Gelet op het hiervoor in 3.3 en 3.4 overwogene kan 's Hofs uitspraak niet in stand blijven. Verwijzing moet volgen voor een hernieuwd onderzoek naar de ontvankelijkheid van het beroep bij de Rechtbank, waarbij in de eerste plaats moet worden onderzocht of, en zo ja wanneer, de uitspraken op bezwaar zijn bekendgemaakt op de in artikel 3:41 Awb voorgeschreven wijze. De middelen 1 en 2 behoeven voor het overige geen behandeling.
4. Proceskosten
De Hoge Raad acht geen termen aanwezig voor een veroordeling in de proceskosten.
5. Beslissing
De Hoge Raad:
verklaart het beroep in cassatie gegrond,
vernietigt de uitspraak van het Hof,
verwijst het geding naar het Gerechtshof te Amsterdam ter verdere behandeling en beslissing van de zaak met inachtneming van dit arrest, en
gelast dat de Staat aan belanghebbende vergoedt het door deze ter zake van de behandeling van het beroep in cassatie betaalde griffierecht ten bedrage van € 454.

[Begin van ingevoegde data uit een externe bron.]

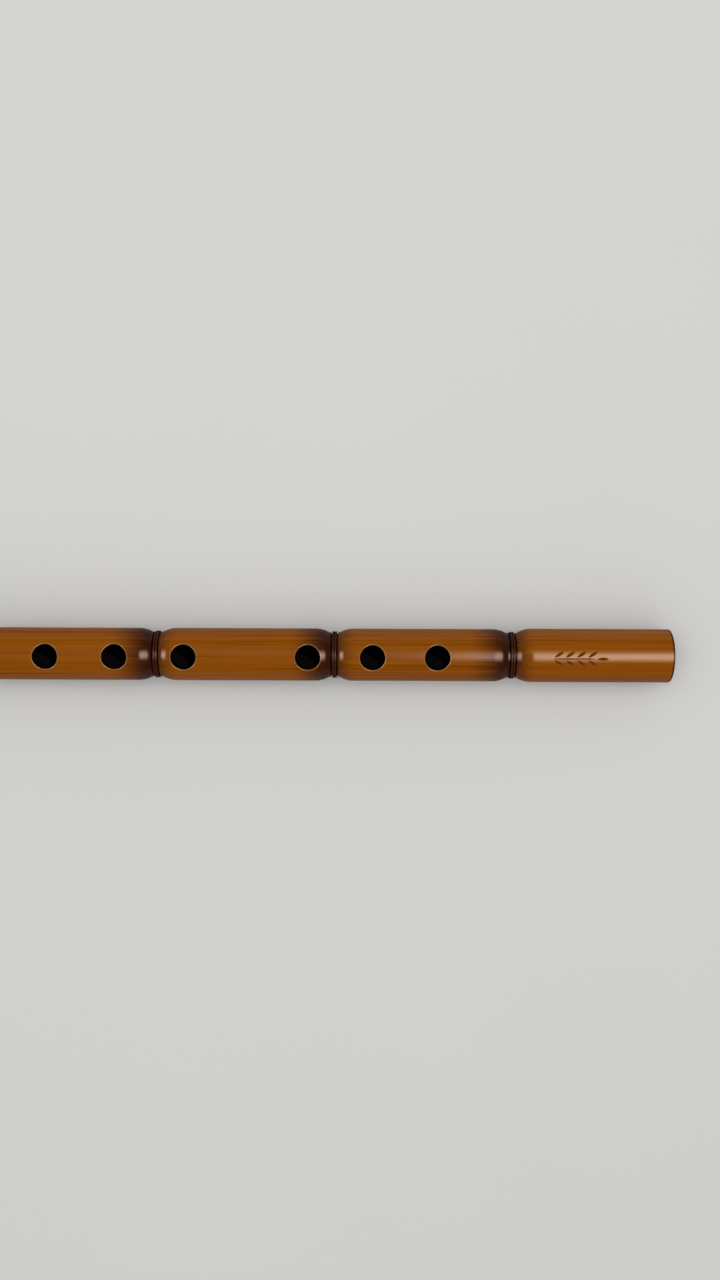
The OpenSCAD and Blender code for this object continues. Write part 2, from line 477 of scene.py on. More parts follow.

Dit arrest is gewezen door de vice-president J.A.C.A. Overgaauw als voorzitter, en de raadsheren D.G. van Vliet, C.H.W.M. Sterk, P.M.F. van Loon en M.A. Fierstra, in tegenwoordigheid van de waarnemend griffier E. Cichowski, en in het openbaar uitgesproken op 14 september 2012.